Born and raised in Britain, Porter worked in London for a couple of years before moving onto Geneva and Brussels. Then came a six-year stint working on cruise ships for the Seabourn and Cunard lines. Then after a brief return to Britain, he made a move to a place that would be home for 14 years, Puerto Rico. When the PDKN team found him, he was in a Ritz-Carlton kitchen on the island. He accepted an offer and came to Fort Lauderdale to build a menu for The Balcony’s opening last spring.
The chef who has seen the world sees in Fort Lauderdale a culinary culture that’s growing up – but where people also know what they like.
“I feel that given a little bit of time, people are opening up,” he says. “I do feel here that there is a little bit of a culture of people know what they like and they stick with and don’t lean too far off the straight path. It was a little bit of a learning curve for me in the beginning in terms of what people like and don’t like, and what to incorporate in the menu (to) give the best options at reasonable prices as well. “It’s getting those good quality ingredients – I think people are looking for where the ingredients are coming from, where the products are coming from now. We’re at the front trying to keep up with trends and keeping up with what people may hear and educating them a little bit more.”

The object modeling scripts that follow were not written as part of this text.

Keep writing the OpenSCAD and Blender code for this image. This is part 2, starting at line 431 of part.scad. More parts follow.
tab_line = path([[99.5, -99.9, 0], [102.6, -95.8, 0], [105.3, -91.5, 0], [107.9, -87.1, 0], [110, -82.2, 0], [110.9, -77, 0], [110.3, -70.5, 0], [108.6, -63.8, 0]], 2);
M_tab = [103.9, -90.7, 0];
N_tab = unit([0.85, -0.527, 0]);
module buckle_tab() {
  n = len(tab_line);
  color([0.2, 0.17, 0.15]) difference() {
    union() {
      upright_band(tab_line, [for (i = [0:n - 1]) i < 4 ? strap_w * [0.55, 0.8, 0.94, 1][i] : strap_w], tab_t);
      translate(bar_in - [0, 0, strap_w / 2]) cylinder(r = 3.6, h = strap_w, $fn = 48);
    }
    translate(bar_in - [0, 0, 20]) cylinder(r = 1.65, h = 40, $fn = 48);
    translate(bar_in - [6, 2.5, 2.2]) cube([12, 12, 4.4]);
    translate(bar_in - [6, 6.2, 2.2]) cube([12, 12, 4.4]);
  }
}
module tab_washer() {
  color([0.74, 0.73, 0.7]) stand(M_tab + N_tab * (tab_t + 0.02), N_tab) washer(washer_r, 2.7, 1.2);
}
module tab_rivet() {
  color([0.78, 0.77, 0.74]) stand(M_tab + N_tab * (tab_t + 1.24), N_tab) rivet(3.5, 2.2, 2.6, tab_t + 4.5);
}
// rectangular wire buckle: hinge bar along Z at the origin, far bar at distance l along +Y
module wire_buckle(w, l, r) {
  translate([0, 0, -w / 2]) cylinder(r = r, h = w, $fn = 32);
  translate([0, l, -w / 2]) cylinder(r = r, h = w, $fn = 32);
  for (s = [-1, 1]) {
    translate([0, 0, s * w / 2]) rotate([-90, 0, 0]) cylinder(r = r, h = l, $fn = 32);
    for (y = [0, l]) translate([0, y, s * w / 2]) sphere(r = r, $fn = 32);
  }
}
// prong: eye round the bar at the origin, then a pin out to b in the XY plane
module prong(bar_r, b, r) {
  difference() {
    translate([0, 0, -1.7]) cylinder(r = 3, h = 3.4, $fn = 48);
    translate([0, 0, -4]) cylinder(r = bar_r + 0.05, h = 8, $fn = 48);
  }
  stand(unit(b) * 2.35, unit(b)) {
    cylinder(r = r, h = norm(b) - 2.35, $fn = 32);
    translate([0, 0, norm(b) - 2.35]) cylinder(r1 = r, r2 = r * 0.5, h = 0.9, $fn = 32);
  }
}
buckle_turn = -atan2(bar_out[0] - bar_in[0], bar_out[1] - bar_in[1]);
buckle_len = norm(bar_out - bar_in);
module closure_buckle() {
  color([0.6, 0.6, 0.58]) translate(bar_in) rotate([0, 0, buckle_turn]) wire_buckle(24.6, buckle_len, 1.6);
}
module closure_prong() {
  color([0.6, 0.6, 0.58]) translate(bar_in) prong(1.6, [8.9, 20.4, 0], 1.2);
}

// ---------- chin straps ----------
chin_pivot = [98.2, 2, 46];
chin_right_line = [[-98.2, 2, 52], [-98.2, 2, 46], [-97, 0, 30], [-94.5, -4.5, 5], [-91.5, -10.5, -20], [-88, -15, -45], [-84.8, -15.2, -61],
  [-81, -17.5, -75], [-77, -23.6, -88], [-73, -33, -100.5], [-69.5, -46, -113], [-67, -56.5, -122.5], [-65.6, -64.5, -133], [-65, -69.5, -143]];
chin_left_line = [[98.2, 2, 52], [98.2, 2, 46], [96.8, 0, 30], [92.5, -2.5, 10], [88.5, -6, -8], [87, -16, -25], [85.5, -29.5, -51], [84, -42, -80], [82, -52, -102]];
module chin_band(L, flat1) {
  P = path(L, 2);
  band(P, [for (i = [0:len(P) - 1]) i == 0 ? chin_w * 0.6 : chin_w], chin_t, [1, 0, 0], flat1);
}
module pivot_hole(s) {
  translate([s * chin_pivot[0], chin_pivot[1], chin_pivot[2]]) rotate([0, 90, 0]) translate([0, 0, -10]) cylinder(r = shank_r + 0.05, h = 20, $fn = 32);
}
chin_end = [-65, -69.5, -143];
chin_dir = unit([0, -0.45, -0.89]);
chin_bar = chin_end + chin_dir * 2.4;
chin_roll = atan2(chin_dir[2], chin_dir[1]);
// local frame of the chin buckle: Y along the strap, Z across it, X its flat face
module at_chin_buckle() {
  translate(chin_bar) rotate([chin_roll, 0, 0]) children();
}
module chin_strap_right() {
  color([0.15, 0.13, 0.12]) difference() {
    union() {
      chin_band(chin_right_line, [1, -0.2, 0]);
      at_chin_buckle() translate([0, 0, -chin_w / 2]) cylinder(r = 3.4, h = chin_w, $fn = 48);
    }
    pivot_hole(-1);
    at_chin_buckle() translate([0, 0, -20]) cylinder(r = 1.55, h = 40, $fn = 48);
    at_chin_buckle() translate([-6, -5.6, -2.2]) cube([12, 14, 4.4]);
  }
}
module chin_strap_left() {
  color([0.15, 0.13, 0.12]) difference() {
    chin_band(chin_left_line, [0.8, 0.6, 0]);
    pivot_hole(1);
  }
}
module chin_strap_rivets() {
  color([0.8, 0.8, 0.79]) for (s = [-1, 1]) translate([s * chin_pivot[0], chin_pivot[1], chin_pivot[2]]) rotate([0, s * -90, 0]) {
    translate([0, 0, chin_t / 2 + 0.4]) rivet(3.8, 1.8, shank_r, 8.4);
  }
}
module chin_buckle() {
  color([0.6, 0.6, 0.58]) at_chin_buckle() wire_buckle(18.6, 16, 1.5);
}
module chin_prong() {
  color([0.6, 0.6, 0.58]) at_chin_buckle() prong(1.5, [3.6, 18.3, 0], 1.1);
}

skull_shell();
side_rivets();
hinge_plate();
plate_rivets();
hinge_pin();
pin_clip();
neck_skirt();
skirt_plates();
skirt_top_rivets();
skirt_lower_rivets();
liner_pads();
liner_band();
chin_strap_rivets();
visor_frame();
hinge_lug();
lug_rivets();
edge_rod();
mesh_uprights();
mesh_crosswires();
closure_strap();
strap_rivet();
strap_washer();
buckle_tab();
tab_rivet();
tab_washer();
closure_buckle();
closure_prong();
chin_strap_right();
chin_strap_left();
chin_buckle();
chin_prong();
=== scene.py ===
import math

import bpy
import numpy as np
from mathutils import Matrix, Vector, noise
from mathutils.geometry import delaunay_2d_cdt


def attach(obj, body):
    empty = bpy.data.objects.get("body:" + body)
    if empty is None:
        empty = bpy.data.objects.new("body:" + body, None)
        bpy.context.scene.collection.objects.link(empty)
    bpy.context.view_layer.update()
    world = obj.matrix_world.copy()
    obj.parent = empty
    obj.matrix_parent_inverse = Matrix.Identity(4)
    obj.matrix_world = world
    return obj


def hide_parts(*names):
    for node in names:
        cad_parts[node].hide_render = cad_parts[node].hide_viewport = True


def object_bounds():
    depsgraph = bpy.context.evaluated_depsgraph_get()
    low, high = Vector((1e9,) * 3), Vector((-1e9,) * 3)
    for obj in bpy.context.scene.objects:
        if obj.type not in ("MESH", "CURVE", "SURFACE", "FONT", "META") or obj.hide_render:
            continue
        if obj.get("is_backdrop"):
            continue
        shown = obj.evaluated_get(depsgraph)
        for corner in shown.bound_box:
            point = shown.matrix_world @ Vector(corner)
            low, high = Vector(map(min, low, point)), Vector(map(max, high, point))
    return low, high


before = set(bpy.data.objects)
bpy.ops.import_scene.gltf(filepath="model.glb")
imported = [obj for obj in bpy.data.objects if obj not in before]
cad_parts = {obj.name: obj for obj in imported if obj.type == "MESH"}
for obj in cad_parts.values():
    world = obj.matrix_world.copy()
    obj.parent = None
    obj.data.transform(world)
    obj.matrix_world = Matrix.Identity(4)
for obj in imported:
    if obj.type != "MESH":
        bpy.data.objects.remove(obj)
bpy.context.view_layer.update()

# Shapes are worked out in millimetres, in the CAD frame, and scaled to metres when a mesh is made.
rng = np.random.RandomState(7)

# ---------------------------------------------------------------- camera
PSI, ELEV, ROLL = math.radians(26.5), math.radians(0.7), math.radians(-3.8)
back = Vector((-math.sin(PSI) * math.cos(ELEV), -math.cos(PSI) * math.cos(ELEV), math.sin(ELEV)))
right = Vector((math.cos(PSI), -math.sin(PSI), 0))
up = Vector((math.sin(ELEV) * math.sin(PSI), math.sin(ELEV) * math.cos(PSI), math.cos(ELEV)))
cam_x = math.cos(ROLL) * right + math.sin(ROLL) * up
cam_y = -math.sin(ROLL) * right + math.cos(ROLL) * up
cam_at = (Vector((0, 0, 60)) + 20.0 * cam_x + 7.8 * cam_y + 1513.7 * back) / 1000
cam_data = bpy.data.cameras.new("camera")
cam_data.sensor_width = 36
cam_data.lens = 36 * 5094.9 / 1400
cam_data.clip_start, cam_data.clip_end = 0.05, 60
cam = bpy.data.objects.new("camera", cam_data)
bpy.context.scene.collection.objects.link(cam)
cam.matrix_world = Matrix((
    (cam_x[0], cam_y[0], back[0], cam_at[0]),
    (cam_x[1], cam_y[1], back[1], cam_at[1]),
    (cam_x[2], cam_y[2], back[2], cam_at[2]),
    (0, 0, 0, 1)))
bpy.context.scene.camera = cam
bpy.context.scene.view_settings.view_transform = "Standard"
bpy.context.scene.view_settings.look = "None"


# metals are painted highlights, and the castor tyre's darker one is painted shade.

It’s a balancing act. The Balcony’s a Las Olas restaurant aiming for a high standard of service, but it’s also a laid-back Fort Lauderdale joint from the people who brought you Bokamper’s. The balance between quality ingredients and good price points is something Porter finds interesting. He speaks with pride of the quality burger you can get for six bucks.
“Trying to get those ingredients and trying to keep the price of a menu down, that is a challenge,” he says. “I think we’ve done a good job of it. I hope people do realize that getting those top products does come at a price.”
One of his favorite things about South Florida is being in an area where so many of those top products are on the doorstep.
“When you’re in a great area – you have great fruits, you have great fish, you have great products – why wouldn’t I hone in on those things? It only makes sense to do that.
“We’ve taken the products which are from Florida, and also matched with products that are from the South as well, and we put our spin on it.”
The Dish: Grilled Chicken & Sausage Gumbo
Ingredients
- 1 lb. chicken thighs
- 8 oz. andouille sausage, diced
- 8 oz. chorizo sausage, diced
- ½ red pepper, diced
- ½ yellow pepper, diced
- ½ green pepper, diced
- 1 large carrot, diced
- 3 sticks celery, diced
- 1 large onion, diced
- 2 cloves garlic, minced
- 4 oz. rice (boiled for garnish)
- 2 qt. of chicken stock
- 2 oz. white wine
- 2 oz. tomato purée
- ½ cup vegetable oil
- 1 oz. sweet smoked paprika
- 1 oz. file powder
- 2 oz. Cajun spice
- 2 oz. finely chopped parsley
- Salt and pepper to taste
Roux ingredients
- 1 cup corn oil
- 1 cup all-purpose flour
Method
Place corn oil in a pan. Over a medium heat, add the all-purpose flour and stir 5 minutes until it has turned brown. Set aside. Heat skillet to a temperature of 400F for 10 minutes. Place chicken thighs in skillet. Do not stir as the fond builds (5 to 7 minutes). After fond has built up, add and render the andouille and chorizo sausages (7 minutes). Add the red, yellow and green peppers, onion, garlic, carrot and celery. Let them sweat (5 minutes). Add white wine to deglaze. Stir in the chicken stock, tomato purée, sweet smoked paprika, file powder, Cajun spice, salt and pepper. Bring to a simmer. Whisk in roux and cook on a low heat for 30 minutes. Garnish with rice and chopped parsley.